● **Your objective**:
Only the lines from the line holding "Keep writing the" through the final line of the entries below are to be returned, exactly as they stand.

● **Task input**:
* BEGIN *

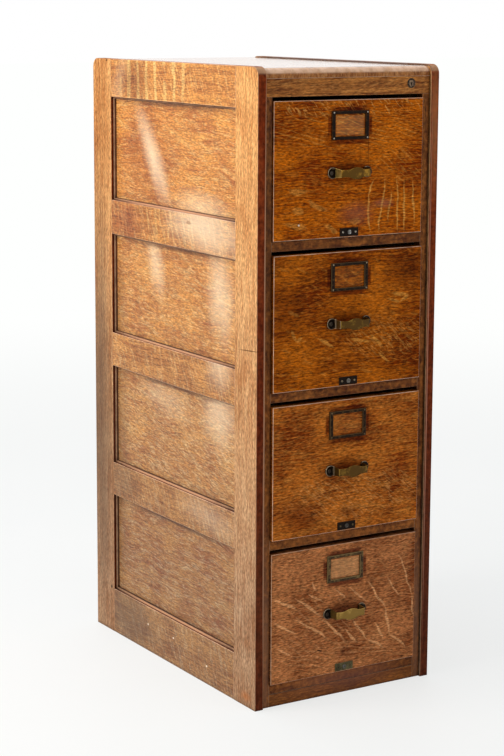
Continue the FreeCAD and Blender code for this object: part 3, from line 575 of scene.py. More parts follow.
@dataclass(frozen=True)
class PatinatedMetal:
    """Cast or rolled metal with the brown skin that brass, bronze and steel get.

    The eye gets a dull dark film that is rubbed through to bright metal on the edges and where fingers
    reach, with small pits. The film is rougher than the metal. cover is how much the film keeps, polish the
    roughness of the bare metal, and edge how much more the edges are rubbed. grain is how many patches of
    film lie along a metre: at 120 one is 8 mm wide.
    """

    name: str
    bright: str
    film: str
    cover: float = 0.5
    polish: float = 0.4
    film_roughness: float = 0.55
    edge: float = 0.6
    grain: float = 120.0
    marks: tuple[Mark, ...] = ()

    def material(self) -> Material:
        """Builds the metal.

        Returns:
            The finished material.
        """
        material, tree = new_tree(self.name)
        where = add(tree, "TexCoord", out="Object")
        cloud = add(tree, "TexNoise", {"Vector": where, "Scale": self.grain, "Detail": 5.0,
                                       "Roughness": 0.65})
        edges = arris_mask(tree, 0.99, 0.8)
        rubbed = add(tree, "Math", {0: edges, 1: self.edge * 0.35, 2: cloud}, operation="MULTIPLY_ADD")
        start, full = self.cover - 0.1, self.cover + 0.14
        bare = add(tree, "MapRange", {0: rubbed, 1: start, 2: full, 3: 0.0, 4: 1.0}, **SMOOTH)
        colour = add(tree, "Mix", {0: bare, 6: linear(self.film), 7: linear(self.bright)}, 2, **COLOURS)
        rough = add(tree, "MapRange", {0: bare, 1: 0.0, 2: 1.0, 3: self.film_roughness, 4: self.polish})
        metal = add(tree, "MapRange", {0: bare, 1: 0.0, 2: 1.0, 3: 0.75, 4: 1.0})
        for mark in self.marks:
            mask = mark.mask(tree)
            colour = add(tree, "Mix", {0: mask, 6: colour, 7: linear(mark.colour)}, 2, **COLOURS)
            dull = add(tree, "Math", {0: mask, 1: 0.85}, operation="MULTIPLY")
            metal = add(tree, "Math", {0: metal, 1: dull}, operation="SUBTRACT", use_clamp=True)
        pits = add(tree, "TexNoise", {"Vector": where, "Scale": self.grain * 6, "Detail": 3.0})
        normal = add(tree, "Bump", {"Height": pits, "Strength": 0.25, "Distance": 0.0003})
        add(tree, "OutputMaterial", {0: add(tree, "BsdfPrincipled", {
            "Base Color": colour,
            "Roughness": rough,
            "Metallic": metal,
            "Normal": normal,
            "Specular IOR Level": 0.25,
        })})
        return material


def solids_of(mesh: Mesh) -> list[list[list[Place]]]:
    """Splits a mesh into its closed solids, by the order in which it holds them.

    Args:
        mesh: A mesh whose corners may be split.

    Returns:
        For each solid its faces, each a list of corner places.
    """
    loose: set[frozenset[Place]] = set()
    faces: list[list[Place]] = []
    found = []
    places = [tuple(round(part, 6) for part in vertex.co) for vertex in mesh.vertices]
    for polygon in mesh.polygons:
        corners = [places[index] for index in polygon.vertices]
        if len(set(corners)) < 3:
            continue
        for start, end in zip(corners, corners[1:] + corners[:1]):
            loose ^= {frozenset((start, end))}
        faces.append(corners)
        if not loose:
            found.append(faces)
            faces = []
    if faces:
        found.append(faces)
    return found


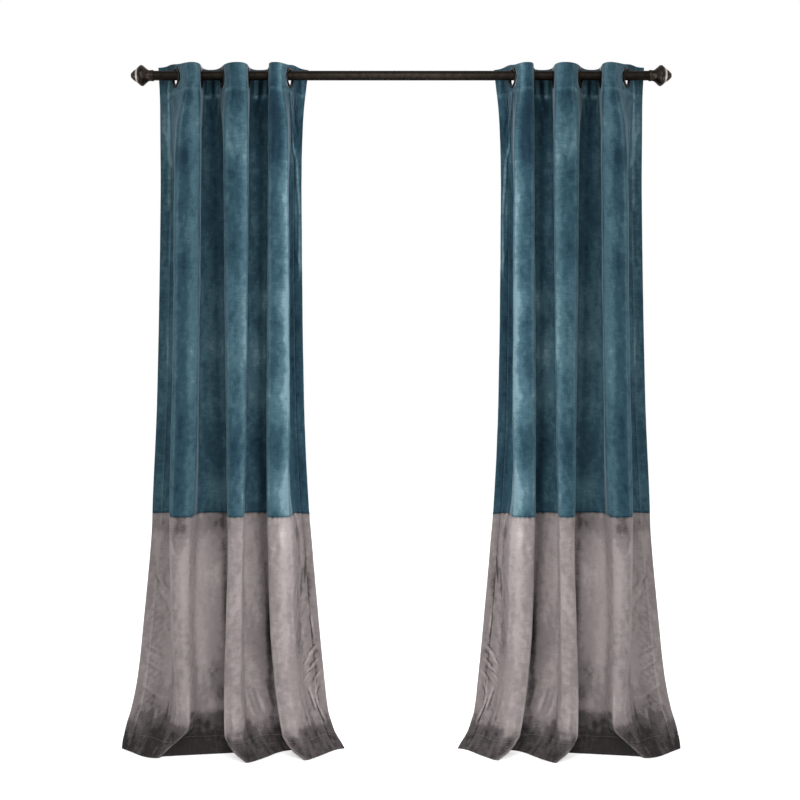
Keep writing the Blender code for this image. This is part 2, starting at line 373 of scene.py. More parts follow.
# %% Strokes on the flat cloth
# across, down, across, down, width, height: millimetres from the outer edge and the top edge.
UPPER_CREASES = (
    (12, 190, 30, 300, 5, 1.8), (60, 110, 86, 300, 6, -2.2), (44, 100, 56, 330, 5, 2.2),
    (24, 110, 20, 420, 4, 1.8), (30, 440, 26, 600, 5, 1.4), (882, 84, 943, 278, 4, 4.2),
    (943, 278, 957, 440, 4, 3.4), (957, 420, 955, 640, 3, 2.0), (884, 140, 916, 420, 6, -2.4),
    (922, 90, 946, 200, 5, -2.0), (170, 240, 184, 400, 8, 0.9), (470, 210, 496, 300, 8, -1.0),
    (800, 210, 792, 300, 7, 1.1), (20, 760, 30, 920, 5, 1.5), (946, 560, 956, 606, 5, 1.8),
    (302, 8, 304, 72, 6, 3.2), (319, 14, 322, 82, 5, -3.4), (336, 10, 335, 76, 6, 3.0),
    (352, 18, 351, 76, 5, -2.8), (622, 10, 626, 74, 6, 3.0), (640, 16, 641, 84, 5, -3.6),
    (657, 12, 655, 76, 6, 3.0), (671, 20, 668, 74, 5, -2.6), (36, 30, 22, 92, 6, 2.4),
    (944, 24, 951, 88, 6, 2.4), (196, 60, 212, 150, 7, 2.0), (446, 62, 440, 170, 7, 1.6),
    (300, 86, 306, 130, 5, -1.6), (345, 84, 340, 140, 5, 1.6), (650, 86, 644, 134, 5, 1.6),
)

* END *

● **In response**:
Keep writing the Blender code for this image. This is part 2, starting at line 373 of scene.py. More parts follow.
# %% Strokes on the flat cloth
# across, down, across, down, width, height: millimetres from the outer edge and the top edge.
UPPER_CREASES = (
    (12, 190, 30, 300, 5, 1.8), (60, 110, 86, 300, 6, -2.2), (44, 100, 56, 330, 5, 2.2),
    (24, 110, 20, 420, 4, 1.8), (30, 440, 26, 600, 5, 1.4), (882, 84, 943, 278, 4, 4.2),
    (943, 278, 957, 440, 4, 3.4), (957, 420, 955, 640, 3, 2.0), (884, 140, 916, 420, 6, -2.4),
    (922, 90, 946, 200, 5, -2.0), (170, 240, 184, 400, 8, 0.9), (470, 210, 496, 300, 8, -1.0),
    (800, 210, 792, 300, 7, 1.1), (20, 760, 30, 920, 5, 1.5), (946, 560, 956, 606, 5, 1.8),
    (302, 8, 304, 72, 6, 3.2), (319, 14, 322, 82, 5, -3.4), (336, 10, 335, 76, 6, 3.0),
    (352, 18, 351, 76, 5, -2.8), (622, 10, 626, 74, 6, 3.0), (640, 16, 641, 84, 5, -3.6),
    (657, 12, 655, 76, 6, 3.0), (671, 20, 668, 74, 5, -2.6), (36, 30, 22, 92, 6, 2.4),
    (944, 24, 951, 88, 6, 2.4), (196, 60, 212, 150, 7, 2.0), (446, 62, 440, 170, 7, 1.6),
    (300, 86, 306, 130, 5, -1.6), (345, 84, 340, 140, 5, 1.6), (650, 86, 644, 134, 5, 1.6),
)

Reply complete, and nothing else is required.